Arkansas Southern Railroad

Overview
- Headquarters: Russellville, Arkansas
- Reporting mark: ARS
- Locale: Arkansas and Oklahoma
- Dates of operation: 2005–Present

Technical
- Track gauge: 4 ft 8+1⁄2 in (1,435 mm)
- Length: 63 mi (101 km)

= Arkansas Southern Railroad =

The Arkansas Southern Railroad is a short-line railroad which started service in October 2005. ARS operates two disconnected lines consisting of Heavener, Oklahoma to Waldron, Arkansas (32 miles), and Ashdown to Nashville, Arkansas (29 miles), plus a switch track at Ashdown, for a total of 63 miles. The lines are leased from Kansas City Southern Railway (KCS) to ARS's owner, the Watco Companies (Watco).

==History==
The Ashdown to Nashville trackage (now known as the Southern Branch), which also serves Saratoga, Tollette, and Mineral Springs, Arkansas, started in 1907 as the Memphis, Paris & Gulf Railroad, later reorganized as the Graysonia, Nashville & Ashdown Railroad. By mid-century, 75% of its business came from hauling cement and quarry rock. After the line was relocated in the 1960s to make room for a dam project, it was purchased in 1998 by KCS. Watco leased the line in 2005, and ARS began operating it in October of 2005.

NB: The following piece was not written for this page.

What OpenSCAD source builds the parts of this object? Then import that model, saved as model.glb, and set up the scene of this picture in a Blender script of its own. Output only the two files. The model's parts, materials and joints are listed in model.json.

The Heavener to Waldron line (now known as the Northern Branch), which also serves Bates, Cauthron, and Hon, Arkansas, was completed in 1901 by the Arkansas Western Railroad (later the Arkansas Western Railway), after the KCS had arrived in Heavener five years earlier. In 1904, the line became a KCS subsidiary. In 1960, a large feed mill was built in Waldron, and by the time Tyson Foods acquired the mill, traffic on the rail line was down to twice-a-week shipments of animal food to that plant. With so little traffic, maintenance was deferred and the line deteriorated. In 1983, state and federal funds went to rehabilitating the line. In 1992, Arkansas Western Railroad was merged into KCS, and in 2005, KCS leased the line to Watco. The plant remains a major customer.

==Operations==
The ARS has eight employees and four locomotives.

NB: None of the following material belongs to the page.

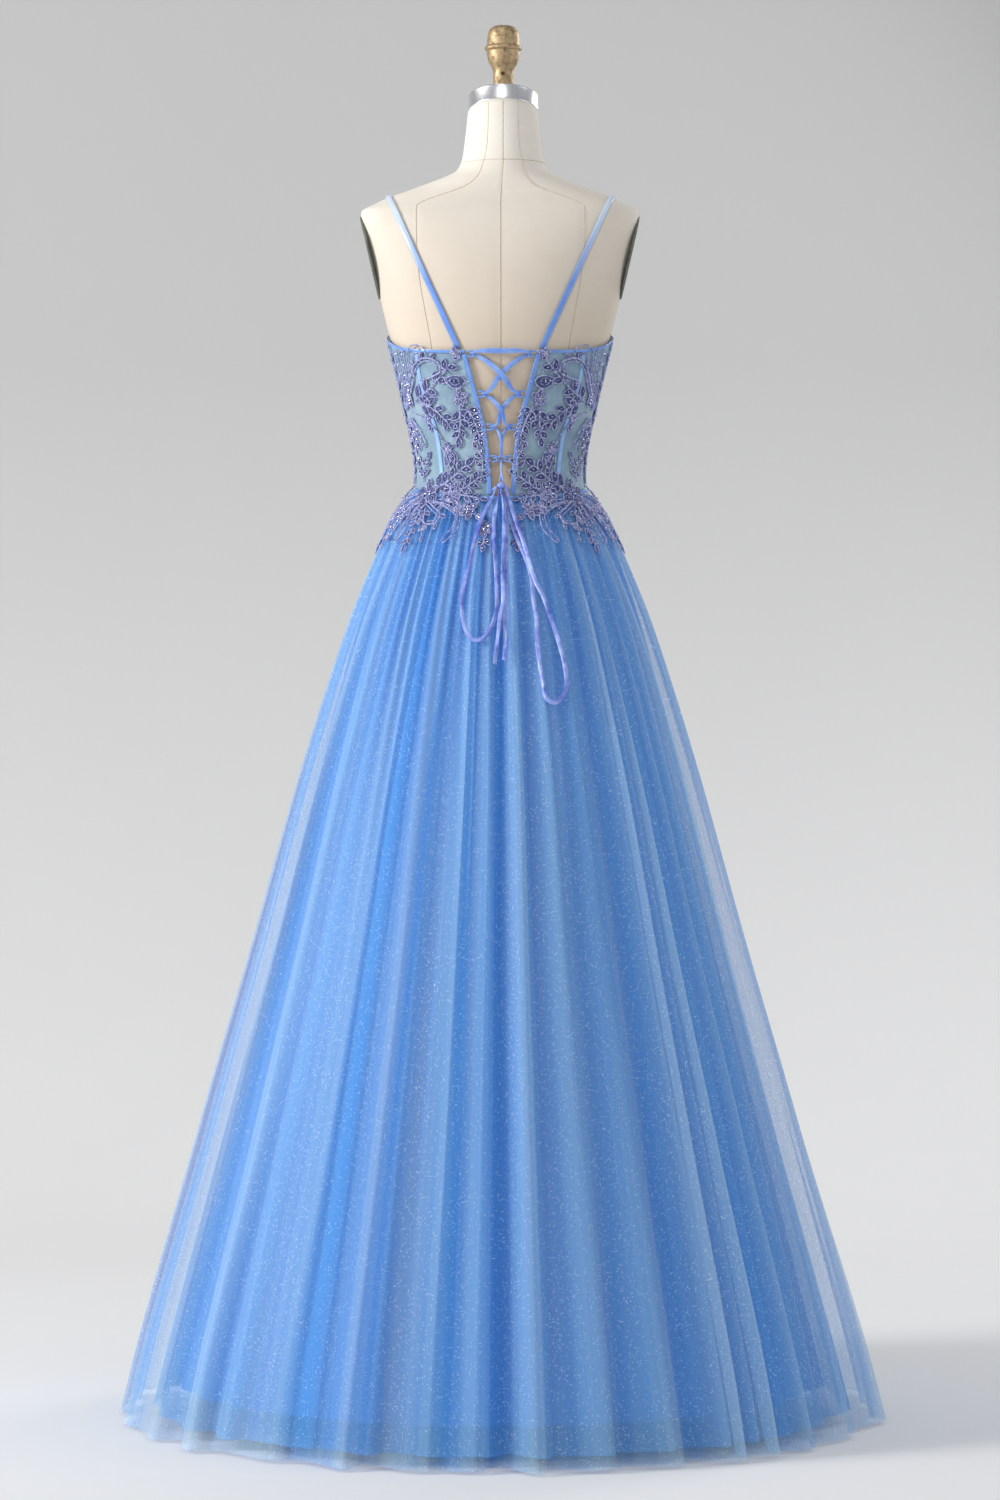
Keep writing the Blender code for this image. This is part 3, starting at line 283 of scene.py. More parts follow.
@dataclass(frozen=True)
class SkirtShape:
    """The skirt's layers by their tables: fall, half width, half depth; and its folds."""

    body: BodyShape
    outer: Array = sizes(
        (0.0, 0.1095, 0.086), (0.03, 0.131, 0.108), (0.057, 0.1455, 0.123), (0.088, 0.161, 0.139),
        (0.138, 0.184, 0.164), (0.221, 0.216, 0.201), (0.312, 0.248, 0.238), (0.495, 0.3065, 0.302),
        (0.632, 0.352, 0.35), (0.719, 0.38, 0.379), (0.852, 0.425, 0.425), (0.923, 0.448, 0.448),
        (1.0, 0.47, 0.47),
    )
    under: Array = sizes(
        (0.0, 0.108, 0.084), (0.03, 0.124, 0.101), (0.088, 0.1475, 0.127), (0.138, 0.165, 0.146),
        (0.221, 0.189, 0.174), (0.495, 0.264, 0.26), (0.719, 0.33, 0.329), (1.0, 0.41, 0.41),
    )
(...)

The tonnage today is primarily corn and soy, carbon dioxide, and chemicals such as bauxite and acid. The line also offers car storage.

On the Northern Branch, the railroad interchanges with the KCS at Heavener. On the Southern Branch, it interchanges with the KCS at Ashdown, and the Union Pacific Railroad at Nashville.

In 2020, the leases from the KCS on the lines were extended through November 30, 2034.